December 21, 1999 Music in American Life
In this first comprehensive history, Andrea Olmstead takes us behind the scenes and into the practice rooms, studios, and offices of one of the most famous music schools in the world. The roster of Juilliard faculty and their students reads like a veritable who's who of the performing arts world. The music school has counted Josef and Rosina Lhevinne and Olga Samaroff Stokowski among its faculty, with students including Richard Rodgers, Van Cliburn, James Levine, Leontyne Price, Miles Davis, and Itzhak Perlman. The dance faculty has included Jos Limn, Anna Sokolow, and the venerable Martha Graham, while such bright lights as Robin Williams, Kevin Kline, Patti LuPone, and Mandy Patinkin have emerged from the youngest department in the school, the Drama Division. What is it really like to be immersed in the rarefied, ultra-competitive conservatory atmosphere of Juilliard? Olmstead has pored over archival records and ephemeral material and conducted dozens of unprecedented interviews to paint a true picture of the school's private side and the accomplishments and foibles of its leaders.
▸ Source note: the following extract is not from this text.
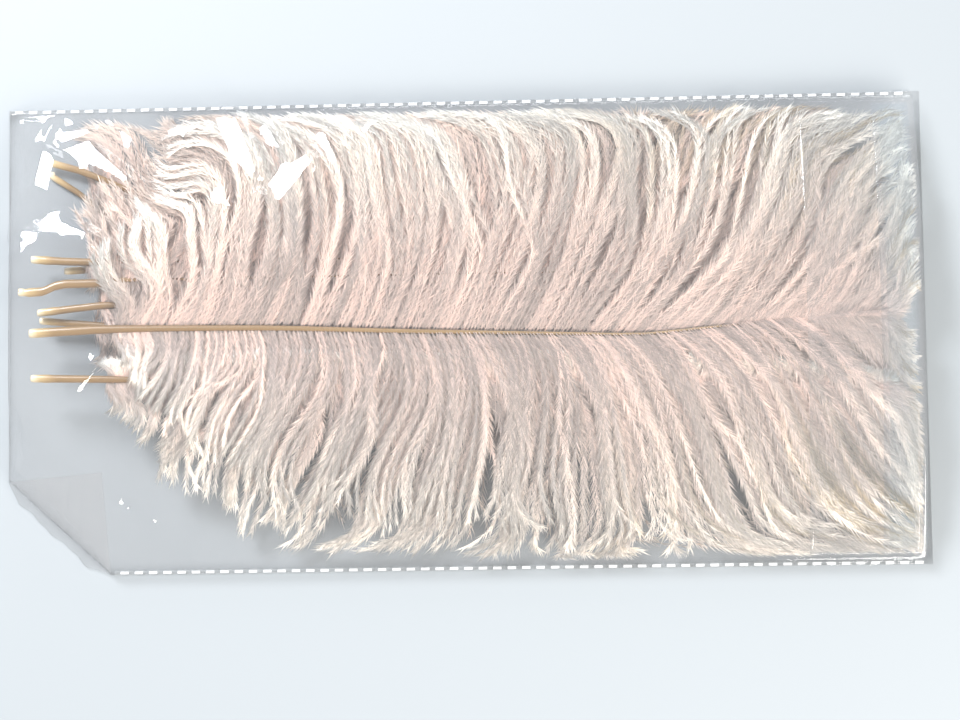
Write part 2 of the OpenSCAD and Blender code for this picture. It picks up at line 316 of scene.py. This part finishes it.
def addPanes(x, y, height, base):
    for px, py, length, width, turn, lift in panes:
        way = math.radians(turn)
        along = (x - px) * math.cos(way) + (y - py) * math.sin(way)
        across = (y - py) * math.cos(way) - (x - px) * math.sin(way)
        narrow = width * (1 - 0.35 * along / length)  # each pane tapers to one end
        mask = (1 - smoothStep(0.75, 1.25, np.abs(along) / length)) \
            * (1 - smoothStep(0.7, 1.5, np.abs(across) / np.maximum(narrow, 0.4)))
        centre = base(np.array([px * 1.0]), np.array([py * 1.0]))[0] + lift
        plane = centre + paneSlope[0] * (x - px) + paneSlope[1] * (y - py)
        height = height + (plane - height) * mask
    return height


def filmHeight(x, y):
    inside = 1 - smoothStep(74.5, 76.8, np.abs(y))
    form = filmForm(x, y)
    return addPanes(x, y, addCreases(x, y, form) * inside + form * (1 - inside), filmForm)


def filmForm(x, y):  # the film without its creases and panes
    wall = 1 - smoothStep(film["wallY"], film["weldY"] + 0.2, np.abs(y))
    section = film["low"] + (crownHeight(y) - film["low"]) * wall
    sharp = np.interp(np.abs(y - 5), [25, 34, 56, 80], [18, 7, 5, 3])
    run = np.clip((film["pileX"] - x) / np.maximum(endSpan(y), 0.5), 0, 1)
    height = film["low"] + (section - film["low"]) * (1 - run ** sharp)
    inside = 1 - smoothStep(66, 76.8, np.abs(y))
    free = smoothStep(foldX, foldX + 12, x) * (1 - smoothStep(mouthX - 45, mouthX - 30, x))
    ripple = 0.16 * np.sin(x / 9.1 + y / 23) * np.sin(y / 11.3 - x / 37) + 0.1 * np.sin(x / 4.7 - y / 7.9)
    pucker = 0.16 * np.sin(x / 3.1 + 2.3 * np.sin(x / 17)) * (0.5 + 0.5 * np.sin(x / 23))
    pucker = pucker * smoothStep(50, 72, np.abs(y)) * (1 - run ** 3)
    return height + (0.6 + ripple) * inside * free + np.abs(pucker) * (1 - smoothStep(74, 77, np.abs(y)))


def filmSheet(name, x0, x1, columns, y0, y1, rows, lift, material, cut=False, curl=0.0):
    shape = bmesh.new()
    bmesh.ops.create_grid(shape, x_segments=columns, y_segments=rows, size=1.0)
    spread = 0.45 * math.pi
    grid = np.array([v.co[:] for v in shape.verts])
    xs = x0 + (x1 - x0) * (grid[:, 0] + 1) / 2
    across = np.sin(grid[:, 1] * spread) / math.sin(spread)  # finer towards the welds
    ys = (y0 + y1) / 2 + (y1 - y0) / 2 * across
    zs = filmHeight(xs, ys) + lift + curl * np.exp(-(xs - x0) / 1.5)
    for vert, x, y, z in zip(shape.verts, xs, ys, zs):
        vert.co = (x * mm, y * mm, z * mm)
    if cut:
        cutCorner(shape)
    bmesh.ops.recalc_face_normals(shape, faces=shape.faces)
    return giveWall(finishMesh(shape, name, material))


def giveWall(piece):
    wall = piece.modifiers.new("filmWall", "SOLIDIFY")
    wall.thickness = film["thick"] * mm
    wall.offset = 0.0
    return piece


def cutCorner(shape):  # the tucked corner's diagonal
    start = Vector((foldX, -film["edgeY"] + film["tuckAcross"], 0)) * mm
    end = Vector((foldX + film["tuckAlong"], -film["edgeY"], 0)) * mm
    way = (end - start).normalized()
    bmesh.ops.bisect_plane(shape, geom=shape.verts[:] + shape.edges[:] + shape.faces[:], plane_co=start,
                           plane_no=(-way.y, way.x, 0), clear_inner=True)


frontFilm = filmSheet("frontFilm", foldX + 0.3, mouthX + 0.1, 280, -78.9, 78.9, 136, film["lift"],
                      clearFilm, cut=True)
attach(frontFilm, "bag")
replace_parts(frontFilm, "front_film_crown", "front_film_upper_slope", "front_film_lower_slope",
            "front_film_upper_side", "front_film_lower_side", "end_film_middle", "end_film_upper",
            "end_film_lower")
print("front film made")


shaftLook = {"sides": 12, "rings": 90, "groove": 0.1, "knot": 0.1, "oval": 0.28, "slant": 0.9,
             "bluntFor": 5.0, "hollow": 0.14, "hollowDeep": 1.2}
kink = {"plume": 5, "x": (-148, -145, -139.5, -135.5, -132, -119),
        "y": (15.6, 15.4, 15.7, 17.5, 18.1, 18.1)}
# Layer from the bottom, where the barbs close over the shaft, where they start, their reach above and
# below it, how many barbs, barbules on each, seed, and how many barbs end undyed
plumeKeys = ("layer", "closed", "start", "up", "down", "barbs", "fine", "seed", "tan")
plumes = {number: dict(zip(plumeKeys, row)) for number, row in {
    1: (1, -96, -124, 44, 52, 190, 76, 11, 0.1),
    2: (0, -110, -128, 48, 50, 170, 60, 12, 0.1),
    3: (4, -114, -126, 50, 55, 190, 70, 13, 0.5),
    4: (2, -118, -125, 50, 60, 170, 60, 14, 0.3),
    5: (6, -112, -117, 58, 60, 200, 84, 15, 0.6),
    6: (5, -112, -121, 62, 64, 190, 76, 16, 0.2),
    7: (3, -114, -124, 60, 60, 180, 66, 17, 0.2),
    8: (7, 88, -116, 76, 66, 252, 158, 18, 0.2),
    9: (8, -106, -118, 8, 62, 246, 158, 19, 0.15),
}.items()}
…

Through its various incarnations as the Institute of Musical Art, the Juilliard Musical Foundation, the Juilliard School of Music, and The Juilliard School, stormy directorships and controversies have left their mark: Augustus Juilliard's multi-million-dollar bequest in 1919, the expensive move to the Lincoln Center complex, and dozens of episodes of power-brokering, arrogance, intimidation, secrecy, and infighting. Balanced against these are the vision, dedication, talent, and determination of generations of gifted teachers, students, and administrators. For nearly a century, Juilliard has trained the artists who compose the elite corps of the performing arts community in the United States. "Juilliard: A History" affirms the school's artistic legacy of great performances as the one constant amid decades of upheaval and change.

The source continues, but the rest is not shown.